City electronic records that date back to 1993 don't show any electrical work done at the home. Records also indicate the home and the pool were built in 1961, though records dating back that far couldn't be retrieved by the city on Thursday. The Sloans bought the Arch Creek Terrace home in September 2009.

Chris’ brother Greg Sloan said electricians told him earlier this week that the light switch to the pool didn’t seem to be grounded properly, meaning power that should have been diverted from the pool was instead likely going directly into it. The power source could have been as much as 120 volts.

Greg Sloan said an electrician visited Tuesday to turn off power for the entire house and the pool. Later in the day, a Florida Power & Light worker arrived to turn the power back on — except for the pool’s.

On Thursday, Greg showed a videotape of who he said was the electrician who was hired to turn off the power. The man can be heard saying, “The ground is loose inside here. It is not attached to this.”

The electrician and the FPL worker declined to comment. The family could only speculate that Calder might have brushed up against the rusted light fixture.

“Somebody did not do their job,” Chris Sloan said.

Chris Sloan and his wife, Carla, were away from home, visiting friends in Miami Beach, when their son died. Calder was home with his younger brother Caleb, 5, his nanny of almost four years, and her 22-year-old son, Gary. Gary and Calder were in the pool when Gary felt a shock, leaped out and screamed for Calder to do the same.

Calder was underwater and apparently didn’t hear him.

Neighbors raced to the home and performed CPR before Miami-Dade paramedics took over. Carla Sloan received a phone call at her friend’s house and ran outside, her husband following right behind.

“I went after her.

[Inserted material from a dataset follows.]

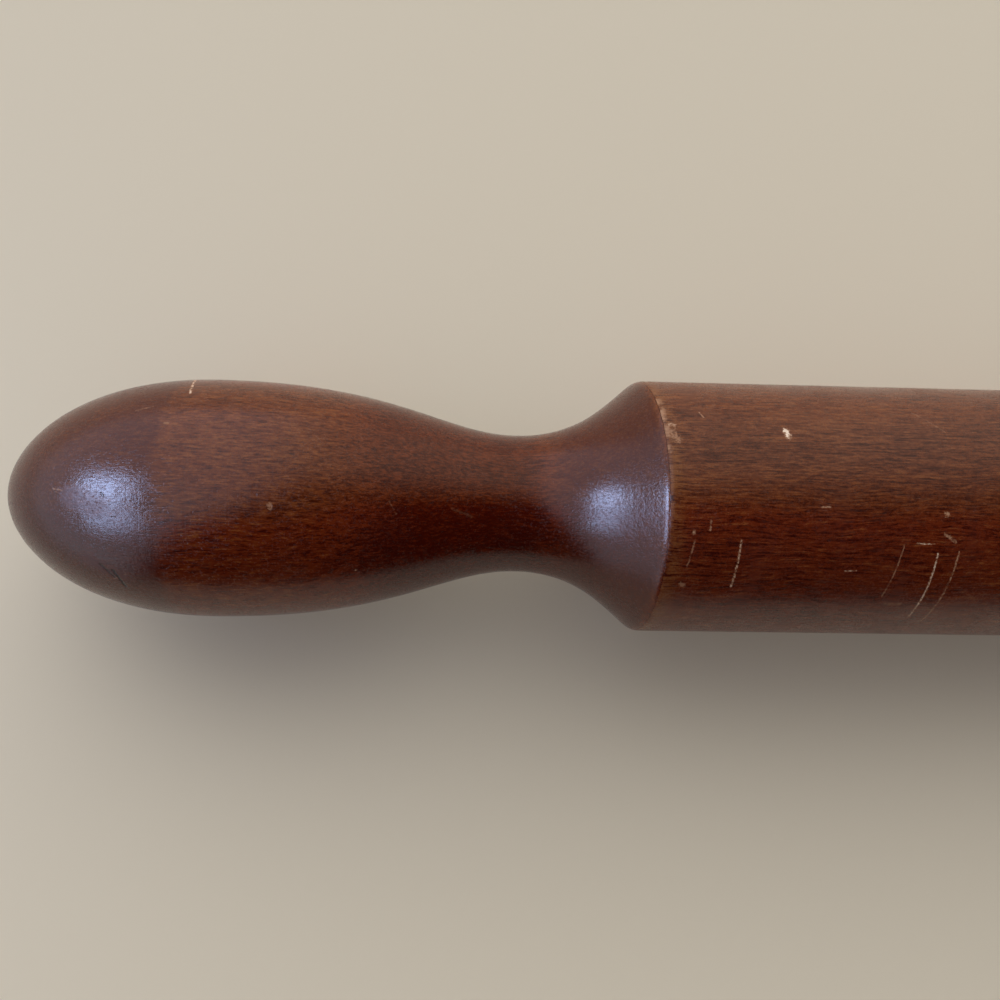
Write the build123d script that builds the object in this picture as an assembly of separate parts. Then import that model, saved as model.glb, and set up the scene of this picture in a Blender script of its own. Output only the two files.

I heard her scream, ‘Is Calder dead?’ ” The family raced to Jackson North Medical Center, but they were too late.

At least two other similar tragedies in South Florida involving faulty wiring led to electrocutions of students. In 1998, 12-year-old Jorge Cabrera died at a bus shelter in Westchester, and in 2000, high school freshman Garrett Zaslow, 14, died at an Aventura tennis court.

Jorge sneaked out of his home after his mom punished him for not doing homework and said her son couldn’t watch the Miami Dolphins on Monday Night Football. He was electrocuted by a live wire at a bus bench while on his way to a friend’s home to watch the game.

Garrett touched a receptacle box at the base of a 22-foot-high pole on an outdoor gymnasium tennis court that was determined to have a melted wire, and 400 volts raced through his body.

Now the Sloans are forced to concentrate on the burial of Calder, a sports-crazed kid who loved basketball, soccer, fishing and kayaking. The first-grader at Lehrman Community Day School in Miami Beach turned 7 last week. The family celebrated by taking Calder to a community soccer field in Midtown Miami.

“He loves soccer. He made such a big impression. He was boundless with joy and energy,” his father said. “A Calder kiss would be the greatest day of your life. He was so sweet and untainted. There’s nothing to embellish here, it’s just who he was.”

The family took out a half-page ad in the Miami Herald to celebrate Calder’s life. In one picture, he wears a crown; in another, he’s surfing in Hawaii. Donations have been pouring in to the Calder Jacob Sloan Legacy Fund, and services for Calder will take place Friday at Temple Beth Sholom in Miami Beach.

On Thursday, Calder’s clothes still hung in his closet. A small tent was set up in his bedroom next to a beanbag. Little cut-out airplanes were glued to the walls.

“He was heaven-sent,” Chris Sloan said of his son. “I’m numb. It’s very hard to cry anymore. He was simply what he was. He was Mr. Awesome.”

Miami Herald staff writer Andres Viglucci contributed to this report.